In today' s competitive electric utility marketplace in the world, reliable and real-time information become the key factor for reliable delivery of power to the end-users, profitability of the electric utility and customer satisfaction. Equipment failures, generation capacity limitations, lightning strikes, accidents, and natural catastrophes all cause power disturbances and outages and often result in long service interruptions. Given the increasing age of utility grid infrastructure and the increasing electricity demand, intelligent and low-cost utility monitoring and control systems realized by smart micro-sensor devices have become essential to maintain safety, reliability, efficiency, and uptime of such systems. With the evolution of new sensors, embedded intelligence capabilities, and communication platforms, opportunities exist for the development and design of robust and intelligent sensor networks that enable the smart grid applications, such as automatic meter reading, remote system monitoring and control, equipment fault diagnostics, and distribution automation.
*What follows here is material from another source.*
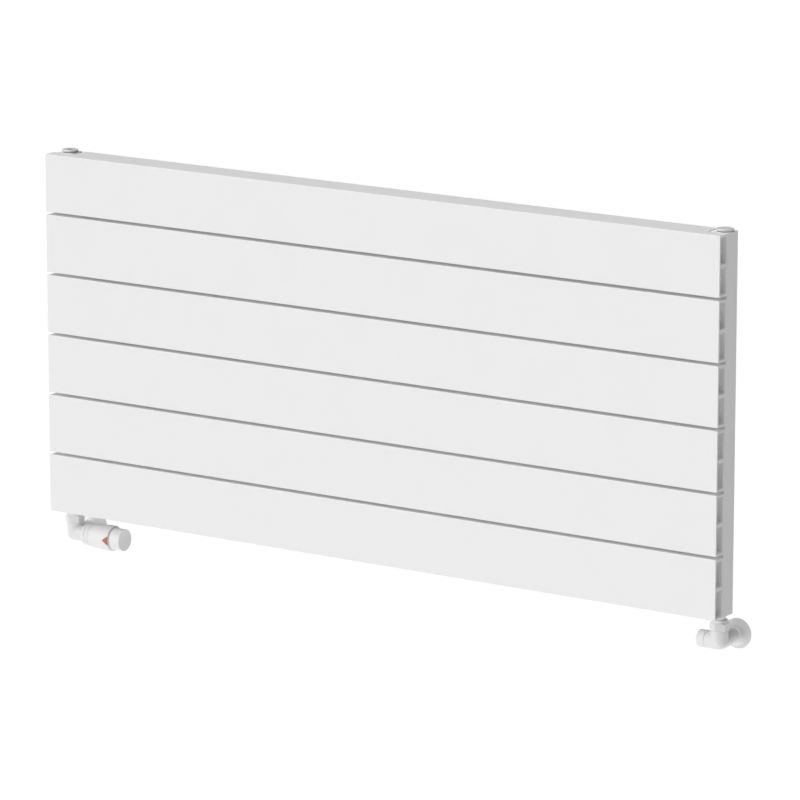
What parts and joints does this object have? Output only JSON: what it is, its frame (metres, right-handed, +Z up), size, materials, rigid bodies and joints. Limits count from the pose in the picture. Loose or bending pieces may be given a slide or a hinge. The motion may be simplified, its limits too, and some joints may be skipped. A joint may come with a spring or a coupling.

Importantly, all these applications would lead to new products, processes and services, improving industrial efficiency and use of sustainable energy resources while providing a competitive edge for the world in the global market place. At the same time, it would ensure the reliability of the electric power infrastructure, helping to improve the daily lives of ordinary citizens. All this makes low cost sensor-network based electric power grid monitoring and control an important element for achieving the largest knowledge-based economy in the world.

With its low cost as one of the main advantages, the WSNs provide a feasible and cost-effective sensing and communication solution for the remote system monitoring and diagnostic systems for electric power grid. Efficient monitoring systems constructed by large-scale deployment of smart sensor nodes can provide complete information on the conditions of system components, including generation units, transformers, transmission lines, etc., in a remote, continuous, and online manner. With the real-time system monitoring and system level coordinating controls and protections, a single system contingency in the electric power grid could be detected and isolated, before it causes cascading effects and results more catastrophic system breakdowns.

Overall, this research proposal opens up many theoretical and practical research possibilities in wireless sensor networks and their applications to electric power systems.

Unlike existing work, the proposed Spectrum-Aware and Cross-Layer Communication (SCC) framework will consider all the unique channel characteristics of harsh electric power system environments simultaneously, while dynamically adapting its protocol configurations.